La conception d’un bateau anti-carène liquide par Eramet et sa filiale SLN permet donc de lutter contre ce phénomène et de sécuriser le transport du nickel par voie maritime. Cette innovation fait écho aux nouvelles dispositions édictées par l’Organisation Maritime Internationale qui, pour lutter contre le renversement des supertankers, a imposé deux mesures préventives. Les industriels concernés par le transport maritime doivent, soit, garantir des chargements en minerais à faible risque de liquéfaction, soit, utiliser un bateau conçu spécialement pour le transport des minerais de nickel. Ce code, d’application facultative en 2009 et 2010, est devenu obligatoire depuis le 1er janvier 2011. C’est la 2ème alternative, exposée au paragraphe 7.3.2.2 du Code de l’International maritime Solid Buck Cargo Code), qu’Eramet et la SLN ont choisie.

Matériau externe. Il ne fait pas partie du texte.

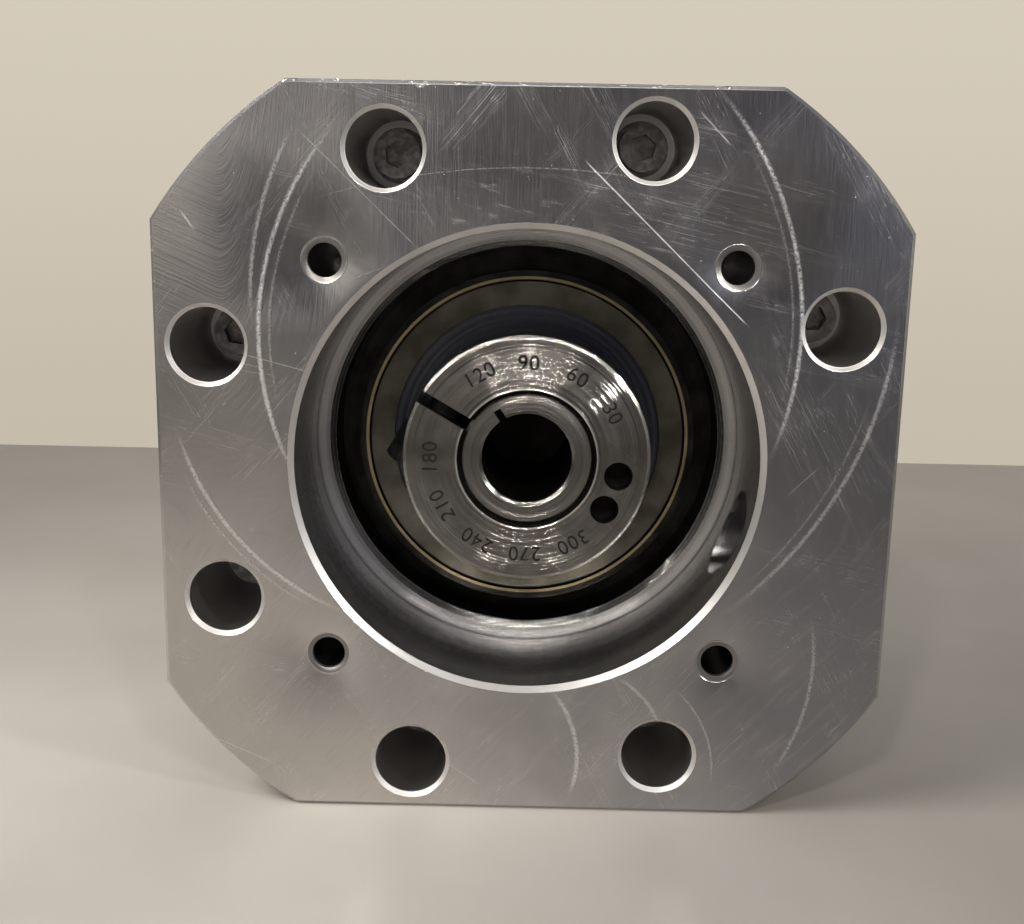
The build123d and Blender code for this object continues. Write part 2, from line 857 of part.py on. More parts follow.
def main_bearing(bore, diameter, front, width, roller_diameter, widening):
    """The sizes of a tapered roller bearing, which widens towards +Y (1) or towards -Y (-1)."""
    pitch_radius = (bore + diameter) / 4
    apex_distance = pitch_radius / math.tan(roller_tilt)
    roller_half_angle = math.atan(roller_diameter / 2 * math.sin(roller_tilt) / pitch_radius)
    return {
        "bore": bore,
        "diameter": diameter,
        "front": front,
        "back": front + width,
        "middle": front + width / 2,
        "widening": widening,
        "apex_distance": apex_distance,
        "half_angle": roller_half_angle,
        "roller_length": width - 2 * roller_margin,
    }


inner_main = main_bearing(
    inner_cone_bore, inner_cup_diameter, inner_main_front, inner_main_width, inner_roller_diameter, -1
)
outer_main = main_bearing(
    outer_cone_bore, outer_cup_diameter, outer_main_front, outer_main_width, outer_roller_diameter, 1
)


def cone_radius(bearing, depth, tilt):
    """The radius at a depth on the cone through the bearing's apex that opens at a tilt."""
    along = bearing["widening"] * (depth - bearing["middle"])
    return (bearing["apex_distance"] + along) * math.tan(tilt)


def main_cup(bearing):
    tilt = roller_tilt + bearing["half_angle"]
    front = bearing["front"]
    back = bearing["back"]
    outer = bearing["diameter"] / 2 - seat_gap
    return turned(
        (cone_radius(bearing, front, tilt) + running_gap, front),
        (outer, front),
        (outer, back),
        (cone_radius(bearing, back, tilt) + running_gap, back),
    )


def main_cone(bearing):
    """The inner ring, with a rib at its wide end that guides the rollers."""
    tilt = roller_tilt - bearing["half_angle"]
    front = bearing["front"]
    back = bearing["back"]
    bore = bearing["bore"] / 2
    track = turned(
        (bore, front),
        (cone_radius(bearing, front, tilt) - running_gap, front),
        (cone_radius(bearing, back, tilt) - running_gap, back),
        (bore, back),
    )
    wide_end = back if bearing["widening"] > 0 else front
    rib_start = wide_end - bearing["widening"] * cone_rib_width
    rib_radius = cone_radius(bearing, rib_start, tilt) + cone_rib_height
    rib = turned((bore, rib_start), (rib_radius, rib_start), (rib_radius, wide_end), (bore, wide_end))
    return track + rib


def roller_set(bearing, play, margin):
    """The tapered rollers, grown by a play and lengthened by a margin."""
    slope = math.tan(bearing["half_angle"])
    reach = bearing["apex_distance"] / math.cos(roller_tilt)
    length = bearing["roller_length"] + 2 * margin
    small = (reach - length / 2) * slope + play
    large = (reach + length / 2) * slope + play
    side = bearing["widening"]
    pitch = bearing["apex_distance"] * math.tan(roller_tilt)
    place = Plane(
        origin=(pitch, bearing["middle"], 0),
        x_dir=(0, 0, 1),
        z_dir=(math.sin(roller_tilt), side * math.cos(roller_tilt), 0),
    )
    roller = place * Cone(small, large, length)
    return [Rot(0, turn, 0) * roller for turn in ring_places(roller_count)]


def main_rollers(bearing):
    return Compound(children=roller_set(bearing, -running_gap, 0.0))


def main_cage(bearing):
    """The cage: a thin cone through the middle of the rollers, with a pocket for each roller."""
    front = bearing["front"] + roller_cage_margin
    back = bearing["back"] - roller_cage_margin
    half = cage_thickness / 2
    near = cone_radius(bearing, front, roller_tilt)
    far = cone_radius(bearing, back, roller_tilt)
    cage = turned((near - half, front), (near + half, front), (far + half, back), (far - half, back))
    for pocket in roller_set(bearing, cage_play, cage_play):
        cage -= pocket
    return cage


def bearing_nut():
    """The slotted nut that sets the play of the main bearings."""
    inner = outer_cone_bore / 2 + thread_gap
    outer = outer_cone_bore / 2 + nut_height
    nut = tube(2 * inner, 2 * outer, outer_main_back, nut_back)
    for turn in angles(nut_slot_count):
        slot = Rot(0, 0, turn) * Pos(outer, 0) * Rectangle(2 * nut_slot_depth, nut_slot_width)
        nut -= slab(slot, outer_main_back, nut_back)
    return nut


# Ring gear housing and output housing

housing_screw_seat = ring_housing_front + m6_head_height + open_gap
housing_screw_length = output_housing_front + housing_thread_length - housing_screw_seat
half_step = 180.0 / adapter_screw_places
housing_screw_turns = angles(housing_screw_count, adapter_screw_angle + half_step)


def ring_gear_housing():
    bore = spigot_radius + seat_gap
    cutter = toothed_outline(
        ring_teeth, ring_tip_radius, ring_root_radius, tooth_thickness + tooth_thinning, 0.0
    )
    housing = slab(Circle(housing_diameter / 2) - cutter, ring_housing_front, output_housing_front)
    housing -= slab(Circle(bore), ring_housing_front, ring_teeth_front)
    housing -= slab(Circle(bore), ring_teeth_back, output_housing_front)
    front = ring_housing_front
    thread = m6_diameter + 2 * thread_gap
    radius = adapter_screw_circle / 2
    housing -= rods(thread, front, front + adapter_thread_length + open_gap, radius, adapter_screw_turns)
    radius = housing_screw_circle / 2
    pocket = m6_head_diameter + 2 * head_gap
    hole = m6_diameter + 2 * screw_gap
    housing -= rods(pocket, front, housing_screw_seat, radius, housing_screw_turns)
    housing -= rods(hole, front, output_housing_front, radius, housing_screw_turns)
    return housing


def housing_screws():
    screws = []
    for place, turn in enumerate(housing_screw_turns):
        screw = socket_screw(
            m6_diameter,
            m6_head_diameter,
            m6_head_height,
            m6_key_width,
            m6_key_depth,
            housing_screw_length,
            key_turn_step * place,
        )
        screws.append(placed_round(screw, housing_screw_circle / 2, turn, housing_screw_seat))
    return Compound(children=screws)


def output_housing():
    body = housing_diameter / 2
    carrier_room = spigot_radius - spigot_wall
    inner_seat = inner_cup_diameter / 2
    outer_seat = outer_cup_diameter / 2
    rib = outer_seat - outer_shoulder_height
    nut_room = outer_cone_bore / 2 + nut_height + open_gap
    seal_seat = output_seal_diameter / 2
    pilot = output_pilot_diameter / 2
    nose = nose_diameter / 2
    pilot_end = flange_back + output_pilot_length
    housing = turned(
        (inner_seat, output_housing_front),
        (carrier_room, output_housing_front),
        (carrier_room, output_spigot_front),
        (spigot_radius, output_spigot_front),
        (spigot_radius, output_housing_front),
        (body, output_housing_front),
        (body, flange_back),
        (pilot, flange_back),
        (pilot, pilot_end),
        (nose, pilot_end),
        (nose, output_housing_back - nose_bevel),
        (nose - nose_bevel, output_housing_back),
        (seal_seat, output_housing_back),
        (seal_seat, output_seal_front),
        (nut_room, output_seal_front),
        (nut_room, outer_main_back),
        (outer_seat, outer_main_back),
        (outer_seat, outer_main_front),
        (rib, outer_main_front),
        (rib, inner_main_back),
        (inner_seat, inner_main_back),
    )
    outline = square_with_turned_corners(plate_width, flange_corner_diameter)
    flange = slab(outline - Circle(pilot), flange_front, flange_back)
    housing += flange
    turns = angles(output_screw_count, output_screw_angle)
    housing -= rods(output_screw_hole, flange_front, flange_back, output_screw_circle / 2, turns)
    depth = housing_screw_seat + housing_screw_length + open_gap
    thread = m6_diameter + 2 * thread_gap
    radius = housing_screw_circle / 2
    return housing - rods(thread, output_housing_front, depth, radius, housing_screw_turns)


def output_shaft_seal():
    back = output_housing_back - open_gap
    return lip_seal(output_seal_journal, output_seal_diameter, output_seal_front, back)


write("motor_adapter_plate", motor_adapter_plate())
write("adapter_screws", adapter_screws())
write("adapter_washers", adapter_washers())
write("access_plug", access_plug())
write("clamp_hub", clamp_hub())
write("clamp_screw", clamp_screw())
write("reducing_bushing", reducing_bushing())
write("sun_gear_shaft", sun_shaft())
write("input_bearing_outer_ring", input_bearing_outer_ring())
write("input_bearing_inner_ring", input_bearing_inner_ring())
write("input_bearing_shields", input_bearing_shields())
write("input_bearing_balls", input_bearing_balls())
write("input_bearing_cage", input_bearing_cage())
write("input_snap_ring", input_snap_ring())
write("input_bearing_housing", input_bearing_housing())
write("input_shaft_seal", input_shaft_seal())
for place, angle in enumerate(planet_angles(), start=1):
    write(f"planet_gear_{place}", planet_gear(angle))
    write(f"planet_needles_{place}", planet_needles(angle))
    write(f"needle_cage_{place}", needle_cage(angle))
write("planet_pins", planet_pins())
write("thrust_washers", thrust_washers())
write("output_carrier_shaft", output_carrier())
for name, bearing in (("inner_main", inner_main), ("outer_main", outer_main)):
    write(f"{name}_cup", main_cup(bearing))
    write(f"{name}_cone", main_cone(bearing))
    write(f"{name}_rollers", main_rollers(bearing))
    write(f"{name}_cage", main_cage(bearing))
write("bearing_nut", bearing_nut())
write("ring_gear_housing", ring_gear_housing())
write("housing_screws", housing_screws())
write("output_housing", output_housing())
write("output_shaft_seal", output_shaft_seal())
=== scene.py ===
import json
import math

import bpy
import numpy as np
from mathutils import Matrix, Vector

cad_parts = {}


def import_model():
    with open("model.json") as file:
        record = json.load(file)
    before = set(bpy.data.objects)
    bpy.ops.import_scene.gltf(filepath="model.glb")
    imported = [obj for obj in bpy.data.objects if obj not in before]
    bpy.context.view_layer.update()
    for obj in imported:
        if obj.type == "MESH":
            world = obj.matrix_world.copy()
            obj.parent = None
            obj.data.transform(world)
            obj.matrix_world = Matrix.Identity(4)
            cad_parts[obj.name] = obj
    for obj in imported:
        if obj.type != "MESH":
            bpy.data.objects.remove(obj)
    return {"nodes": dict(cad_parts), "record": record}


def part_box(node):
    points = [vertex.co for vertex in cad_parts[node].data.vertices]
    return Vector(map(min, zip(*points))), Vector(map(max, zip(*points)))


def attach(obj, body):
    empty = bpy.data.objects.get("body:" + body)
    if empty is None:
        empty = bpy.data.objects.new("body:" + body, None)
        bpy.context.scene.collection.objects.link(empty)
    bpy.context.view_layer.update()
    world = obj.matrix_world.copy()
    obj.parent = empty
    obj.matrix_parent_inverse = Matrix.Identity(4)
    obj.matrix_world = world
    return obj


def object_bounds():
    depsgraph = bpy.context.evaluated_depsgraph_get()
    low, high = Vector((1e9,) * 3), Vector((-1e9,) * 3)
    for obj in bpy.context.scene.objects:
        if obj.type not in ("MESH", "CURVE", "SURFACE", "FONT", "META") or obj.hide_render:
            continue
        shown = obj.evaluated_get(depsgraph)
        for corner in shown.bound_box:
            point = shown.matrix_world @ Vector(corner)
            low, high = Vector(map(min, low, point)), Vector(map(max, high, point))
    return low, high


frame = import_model()
cad_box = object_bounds()

# Lengths are in metres. The motor side faces -Y, and the gearbox stands on its flats.
# Inside the materials lengths are in millimetres, as a maker's drawing gives them.

MM = 0.001
mounts = {mount["name"]: mount for mount in frame["record"]["mounts"]}
plate_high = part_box("motor_adapter_plate")[1]
hub_low, hub_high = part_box("clamp_hub")
sleeve_low, sleeve_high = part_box("sun_gear_shaft")
bushing_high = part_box("reducing_bushing")[1]
neck_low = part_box("input_bearing_housing")[0]

# Sizes of the motor adapter plate, in millimetres and degrees
PLATE_HALF = plate_high.x / MM
PLATE_CORNER = 89.0
RIM_BEVEL = 0.8
PILOT_RADIUS = mounts["motor_pilot"]["dims"]["r_mm"]
PILOT_DEPTH = 30.7
PILOT_BEVEL = 1.2
MOTOR_CIRCLE = mounts["motor_bolts"]["dims"]["pcd_mm"] / 2
MOTOR_TAP_RADIUS = mounts["motor_bolts"]["dims"]["hole_r_mm"]
MOTOR_TAP_MOUTH = MOTOR_TAP_RADIUS + 1.15
MOTOR_TAP_ANGLE = 45.0
MOTOR_TAP_STEP = 90.0
MOTOR_THREAD_PITCH = 1.25
POCKET_CIRCLE = 68.6
POCKET_RADIUS = 7.55
POCKET_BEVEL = 0.85
POCKET_ANGLE = 25.0
POCKET_STEP = 45.0

# Sizes of the pieces in the bore, in millimetres
HUB_FRONT = hub_low.y / MM
HUB_RADIUS = hub_high.x / MM
HUB_BEVEL = 0.6
HUB_BORE_RADIUS = 15.0
SLEEVE_FRONT = sleeve_low.y / MM
SLEEVE_RADIUS = sleeve_high.x / MM
BUSHING_RADIUS = bushing_high.x / MM
MOTOR_SHAFT_RADIUS = mounts["motor_shaft_bore"]["dims"]["r_mm"]
NECK_FRONT = neck_low.y / MM
NECK_LIP_RADIUS = 36.65
NECK_OUTER_RADIUS = 51.0

# Camera at the photograph's place, in metres, degrees and millimetres of lens
CAMERA_PLACE = (-0.0010, -0.2457, 0.0508)
CAMERA_TURN = (78.534, -1.081, 0.683)
CAMERA_LENS = 43.51
CAMERA_SENSOR = 36.0

# The table top reaches this far behind the motor side, and this far to the other sides
TABLE_EDGE = 0.393
TABLE_HALF = 3.0

SHADER_SOCKETS = {
    "base_color": "Base Color",
    "roughness": "Roughness",
    "normal": "Normal",
    "specular": "Specular IOR Level",
}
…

Conçu par la chantier naval Naikai pour le compte de l’armateur Nissho Shipping, le nouveau bateau d’Eramet-SLN, qui viendra remplacer le navire le Jules Garnier fin 2012, a reçu, en première mondiale, la certification de navire construit spécialement pour le chargement et le transport sécurisé des cargaison pouvant se liquéfier, dont le nickel, même si la cargaison excède le taux limite d’humidité transportable.
Unique navire ayant ces capacités, le bateau anti-carène est un atout central dans la production de nickel. La réalisation technique est gardée secrète car Eramet et SLN seront, une fois le bateau affrété, les seuls à pouvoir transporter du nickel en conformité avec les normes internationales.
Cette innovation est une révolution dans le domaine du transport du nickel car elle sécurise l’acheminement de la ressource en garantissant son approvisionnement quelques soient les conditions maritimes, météorologiques et le volume de nickel transporté. En outre, les équipages des bateaux bénéficient d’une meilleure protection contre d’éventuels chavirements.
Dans un contexte international où le cours des ressources minières est soumis à de nombreux aléas, la collaboration entre Eramet, la SLN et Nissho Shipping, permet à ces derniers de se démarquer des concurrents. La sécurisation du transport du nickel, et par extension des autres ressources soumises au phénomène de carène liquide, est appelé à se développer pour des considérations économiques, législatives et environnementales.